In the material below, repeat only the lines from the one that holds "cad_parts[node].hide_render = cad_parts[node].hide_viewport" through the final line, exactly as they stand.
-- start Source material --
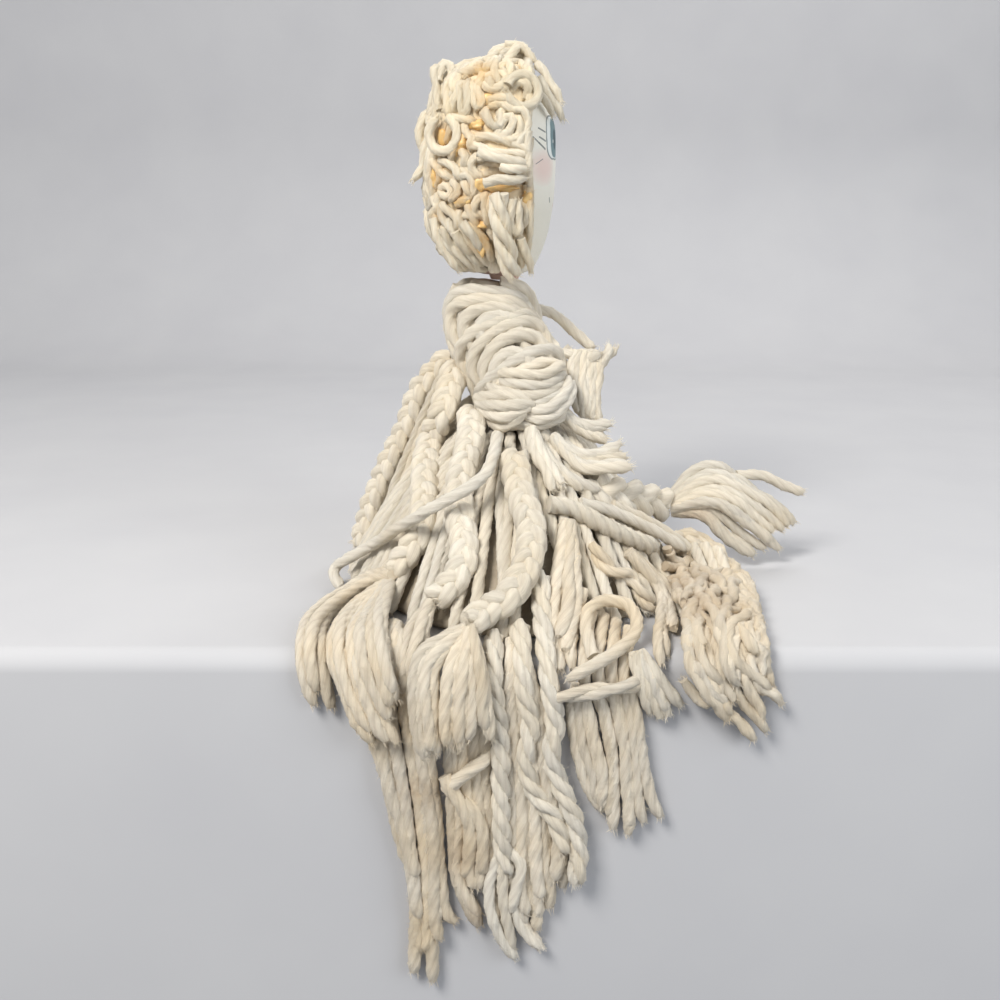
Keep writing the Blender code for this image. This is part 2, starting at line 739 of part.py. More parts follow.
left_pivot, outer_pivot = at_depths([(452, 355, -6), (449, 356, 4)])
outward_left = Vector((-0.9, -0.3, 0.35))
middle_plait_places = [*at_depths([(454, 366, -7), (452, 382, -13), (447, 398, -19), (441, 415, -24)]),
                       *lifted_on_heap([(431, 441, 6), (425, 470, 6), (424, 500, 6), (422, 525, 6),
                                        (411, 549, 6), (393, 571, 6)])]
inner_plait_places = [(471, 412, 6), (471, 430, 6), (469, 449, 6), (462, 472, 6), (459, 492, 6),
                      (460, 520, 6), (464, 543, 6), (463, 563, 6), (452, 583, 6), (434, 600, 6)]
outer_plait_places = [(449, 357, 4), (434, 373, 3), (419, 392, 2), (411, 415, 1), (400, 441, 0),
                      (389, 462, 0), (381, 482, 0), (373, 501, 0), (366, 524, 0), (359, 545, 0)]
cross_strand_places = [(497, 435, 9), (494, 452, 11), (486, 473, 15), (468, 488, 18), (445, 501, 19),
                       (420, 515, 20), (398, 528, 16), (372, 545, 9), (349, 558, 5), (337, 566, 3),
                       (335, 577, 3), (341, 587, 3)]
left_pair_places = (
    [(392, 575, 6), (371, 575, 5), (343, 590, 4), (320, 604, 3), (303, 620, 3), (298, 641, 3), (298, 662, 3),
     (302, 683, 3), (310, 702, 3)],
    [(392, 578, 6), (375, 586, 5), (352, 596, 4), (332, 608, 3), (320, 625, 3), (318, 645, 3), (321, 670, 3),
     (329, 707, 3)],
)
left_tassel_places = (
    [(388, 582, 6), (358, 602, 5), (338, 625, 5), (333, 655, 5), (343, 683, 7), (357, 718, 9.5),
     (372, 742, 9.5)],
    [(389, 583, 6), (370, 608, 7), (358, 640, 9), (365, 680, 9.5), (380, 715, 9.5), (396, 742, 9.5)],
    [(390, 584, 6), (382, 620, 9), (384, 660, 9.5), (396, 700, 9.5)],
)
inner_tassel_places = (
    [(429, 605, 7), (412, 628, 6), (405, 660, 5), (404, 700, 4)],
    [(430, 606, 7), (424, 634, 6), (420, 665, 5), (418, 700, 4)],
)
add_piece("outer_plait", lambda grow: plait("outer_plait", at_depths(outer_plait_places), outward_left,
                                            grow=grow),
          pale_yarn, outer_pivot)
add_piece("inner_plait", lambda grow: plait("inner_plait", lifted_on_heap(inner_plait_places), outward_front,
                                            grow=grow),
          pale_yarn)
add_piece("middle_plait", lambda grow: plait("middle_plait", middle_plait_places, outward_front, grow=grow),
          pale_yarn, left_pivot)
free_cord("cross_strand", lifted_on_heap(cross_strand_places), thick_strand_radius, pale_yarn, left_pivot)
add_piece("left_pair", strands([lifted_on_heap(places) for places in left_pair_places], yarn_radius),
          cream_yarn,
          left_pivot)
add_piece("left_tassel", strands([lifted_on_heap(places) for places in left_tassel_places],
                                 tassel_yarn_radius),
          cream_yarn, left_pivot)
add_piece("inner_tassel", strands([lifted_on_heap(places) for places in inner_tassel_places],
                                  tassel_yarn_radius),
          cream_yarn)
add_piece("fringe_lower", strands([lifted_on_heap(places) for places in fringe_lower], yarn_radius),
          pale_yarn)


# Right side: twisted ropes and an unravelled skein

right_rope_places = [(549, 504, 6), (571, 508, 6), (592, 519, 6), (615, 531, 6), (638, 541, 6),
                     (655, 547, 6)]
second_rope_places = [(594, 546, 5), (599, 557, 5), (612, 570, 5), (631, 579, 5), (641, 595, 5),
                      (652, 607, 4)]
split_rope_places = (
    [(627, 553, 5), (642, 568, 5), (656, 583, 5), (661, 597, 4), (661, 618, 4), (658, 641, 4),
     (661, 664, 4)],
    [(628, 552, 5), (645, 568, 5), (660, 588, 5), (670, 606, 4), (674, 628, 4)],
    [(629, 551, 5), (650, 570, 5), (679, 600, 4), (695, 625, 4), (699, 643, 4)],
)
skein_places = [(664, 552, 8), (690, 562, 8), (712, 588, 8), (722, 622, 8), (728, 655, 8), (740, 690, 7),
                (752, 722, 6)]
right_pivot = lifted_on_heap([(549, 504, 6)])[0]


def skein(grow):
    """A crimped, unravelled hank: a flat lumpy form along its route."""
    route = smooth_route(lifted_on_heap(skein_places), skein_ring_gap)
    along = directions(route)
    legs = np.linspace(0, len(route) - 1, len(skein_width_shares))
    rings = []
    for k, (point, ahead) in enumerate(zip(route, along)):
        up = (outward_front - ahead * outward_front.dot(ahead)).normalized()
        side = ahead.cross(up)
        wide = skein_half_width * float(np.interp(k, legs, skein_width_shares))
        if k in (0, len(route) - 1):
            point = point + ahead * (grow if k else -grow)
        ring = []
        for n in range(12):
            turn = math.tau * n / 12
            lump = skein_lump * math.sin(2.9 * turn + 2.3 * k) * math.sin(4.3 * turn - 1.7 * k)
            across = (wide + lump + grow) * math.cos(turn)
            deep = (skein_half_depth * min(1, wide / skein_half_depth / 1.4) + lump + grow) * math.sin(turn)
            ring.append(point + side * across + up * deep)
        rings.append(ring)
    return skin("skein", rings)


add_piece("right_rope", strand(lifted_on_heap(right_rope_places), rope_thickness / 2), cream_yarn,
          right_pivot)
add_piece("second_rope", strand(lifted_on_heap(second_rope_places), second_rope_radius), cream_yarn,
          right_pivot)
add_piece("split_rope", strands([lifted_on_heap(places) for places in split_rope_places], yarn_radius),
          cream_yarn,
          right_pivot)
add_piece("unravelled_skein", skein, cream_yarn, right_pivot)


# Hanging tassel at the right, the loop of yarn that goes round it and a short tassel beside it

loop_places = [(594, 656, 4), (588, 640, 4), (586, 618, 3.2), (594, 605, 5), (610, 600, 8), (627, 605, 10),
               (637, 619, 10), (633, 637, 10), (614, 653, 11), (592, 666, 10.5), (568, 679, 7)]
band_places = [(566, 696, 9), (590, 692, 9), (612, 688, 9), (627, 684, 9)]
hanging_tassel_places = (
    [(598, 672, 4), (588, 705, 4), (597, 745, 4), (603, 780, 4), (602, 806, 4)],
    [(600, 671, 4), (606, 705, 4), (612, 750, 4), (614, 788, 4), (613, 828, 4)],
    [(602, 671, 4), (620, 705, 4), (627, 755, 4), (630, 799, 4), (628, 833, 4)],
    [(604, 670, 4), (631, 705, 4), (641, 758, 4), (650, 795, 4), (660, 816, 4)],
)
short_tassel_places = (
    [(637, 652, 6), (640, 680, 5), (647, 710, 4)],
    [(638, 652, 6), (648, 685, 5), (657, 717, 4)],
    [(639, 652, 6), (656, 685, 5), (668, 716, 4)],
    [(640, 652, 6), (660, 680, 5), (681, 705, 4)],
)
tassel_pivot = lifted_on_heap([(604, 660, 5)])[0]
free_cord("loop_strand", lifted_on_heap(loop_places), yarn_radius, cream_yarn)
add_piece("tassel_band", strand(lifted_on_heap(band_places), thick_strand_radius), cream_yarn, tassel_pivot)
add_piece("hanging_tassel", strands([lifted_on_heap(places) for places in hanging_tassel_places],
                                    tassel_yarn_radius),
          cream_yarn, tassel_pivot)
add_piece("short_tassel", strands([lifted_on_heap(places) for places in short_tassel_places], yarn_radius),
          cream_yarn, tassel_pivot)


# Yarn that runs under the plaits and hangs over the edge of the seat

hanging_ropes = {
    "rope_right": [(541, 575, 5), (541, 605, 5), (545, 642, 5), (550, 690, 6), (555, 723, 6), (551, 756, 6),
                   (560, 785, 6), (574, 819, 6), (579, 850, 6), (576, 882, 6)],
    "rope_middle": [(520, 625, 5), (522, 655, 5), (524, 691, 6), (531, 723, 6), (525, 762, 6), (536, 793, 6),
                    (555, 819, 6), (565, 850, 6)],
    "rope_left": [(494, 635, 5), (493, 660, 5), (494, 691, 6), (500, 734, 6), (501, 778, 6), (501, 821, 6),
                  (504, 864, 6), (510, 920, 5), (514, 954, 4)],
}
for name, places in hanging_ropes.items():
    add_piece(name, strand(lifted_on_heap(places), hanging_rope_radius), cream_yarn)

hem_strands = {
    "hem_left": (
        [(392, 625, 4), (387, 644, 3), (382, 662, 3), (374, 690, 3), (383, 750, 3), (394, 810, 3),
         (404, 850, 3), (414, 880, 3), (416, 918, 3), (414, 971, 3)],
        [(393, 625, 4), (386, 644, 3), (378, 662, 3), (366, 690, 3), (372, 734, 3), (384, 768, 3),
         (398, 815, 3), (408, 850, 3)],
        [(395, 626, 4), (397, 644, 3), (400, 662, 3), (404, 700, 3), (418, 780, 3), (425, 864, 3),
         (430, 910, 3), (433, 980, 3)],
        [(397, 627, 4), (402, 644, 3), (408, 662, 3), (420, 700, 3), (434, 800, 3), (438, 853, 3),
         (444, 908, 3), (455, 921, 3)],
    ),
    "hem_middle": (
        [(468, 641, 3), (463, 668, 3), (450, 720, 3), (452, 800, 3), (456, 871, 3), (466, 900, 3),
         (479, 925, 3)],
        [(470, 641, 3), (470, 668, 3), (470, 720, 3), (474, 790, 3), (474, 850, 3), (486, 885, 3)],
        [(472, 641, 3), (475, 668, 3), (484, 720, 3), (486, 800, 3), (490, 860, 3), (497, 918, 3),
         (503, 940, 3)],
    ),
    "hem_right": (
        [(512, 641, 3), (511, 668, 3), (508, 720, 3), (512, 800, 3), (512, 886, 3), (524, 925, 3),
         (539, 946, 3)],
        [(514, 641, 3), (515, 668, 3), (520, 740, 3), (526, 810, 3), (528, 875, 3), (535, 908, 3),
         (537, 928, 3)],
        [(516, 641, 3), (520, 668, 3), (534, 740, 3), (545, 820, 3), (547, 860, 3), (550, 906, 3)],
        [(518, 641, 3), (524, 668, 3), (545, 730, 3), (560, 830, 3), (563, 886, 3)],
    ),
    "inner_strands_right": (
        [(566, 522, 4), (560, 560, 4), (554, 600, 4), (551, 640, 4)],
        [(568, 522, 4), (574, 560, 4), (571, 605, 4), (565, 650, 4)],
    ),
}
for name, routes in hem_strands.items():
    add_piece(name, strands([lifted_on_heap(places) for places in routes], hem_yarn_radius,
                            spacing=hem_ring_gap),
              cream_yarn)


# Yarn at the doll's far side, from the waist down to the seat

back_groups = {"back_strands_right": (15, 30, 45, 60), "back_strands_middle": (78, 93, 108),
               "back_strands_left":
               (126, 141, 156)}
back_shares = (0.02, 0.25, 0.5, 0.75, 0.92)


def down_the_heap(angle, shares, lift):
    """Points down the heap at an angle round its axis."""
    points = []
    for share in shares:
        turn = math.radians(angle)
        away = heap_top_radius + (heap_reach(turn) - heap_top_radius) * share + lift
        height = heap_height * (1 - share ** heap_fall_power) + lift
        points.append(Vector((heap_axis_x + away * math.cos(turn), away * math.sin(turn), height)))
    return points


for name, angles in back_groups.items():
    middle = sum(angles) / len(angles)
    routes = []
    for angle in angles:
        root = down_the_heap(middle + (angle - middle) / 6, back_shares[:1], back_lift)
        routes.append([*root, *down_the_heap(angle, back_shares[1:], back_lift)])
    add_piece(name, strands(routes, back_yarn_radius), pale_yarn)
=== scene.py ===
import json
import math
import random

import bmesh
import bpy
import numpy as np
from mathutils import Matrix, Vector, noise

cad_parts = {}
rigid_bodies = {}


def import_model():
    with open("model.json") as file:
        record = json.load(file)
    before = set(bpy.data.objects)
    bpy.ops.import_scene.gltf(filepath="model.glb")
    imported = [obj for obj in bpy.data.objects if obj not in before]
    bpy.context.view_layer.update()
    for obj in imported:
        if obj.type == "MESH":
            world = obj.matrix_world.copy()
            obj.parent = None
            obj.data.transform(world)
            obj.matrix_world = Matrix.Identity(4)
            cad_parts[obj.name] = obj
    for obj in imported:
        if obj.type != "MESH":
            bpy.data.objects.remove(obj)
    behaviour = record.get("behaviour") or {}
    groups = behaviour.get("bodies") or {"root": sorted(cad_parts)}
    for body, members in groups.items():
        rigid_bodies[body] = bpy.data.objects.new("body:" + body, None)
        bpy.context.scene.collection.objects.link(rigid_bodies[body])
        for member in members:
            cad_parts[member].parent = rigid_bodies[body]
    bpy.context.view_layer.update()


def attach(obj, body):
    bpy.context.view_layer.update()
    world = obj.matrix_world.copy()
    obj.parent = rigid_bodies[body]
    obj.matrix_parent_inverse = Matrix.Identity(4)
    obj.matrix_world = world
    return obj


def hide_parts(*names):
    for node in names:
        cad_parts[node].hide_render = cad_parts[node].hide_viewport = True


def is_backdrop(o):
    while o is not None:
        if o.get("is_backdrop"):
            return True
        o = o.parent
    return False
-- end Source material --
• [Task response]
        cad_parts[node].hide_render = cad_parts[node].hide_viewport = True


def is_backdrop(o):
    while o is not None:
        if o.get("is_backdrop"):
            return True
        o = o.parent
    return False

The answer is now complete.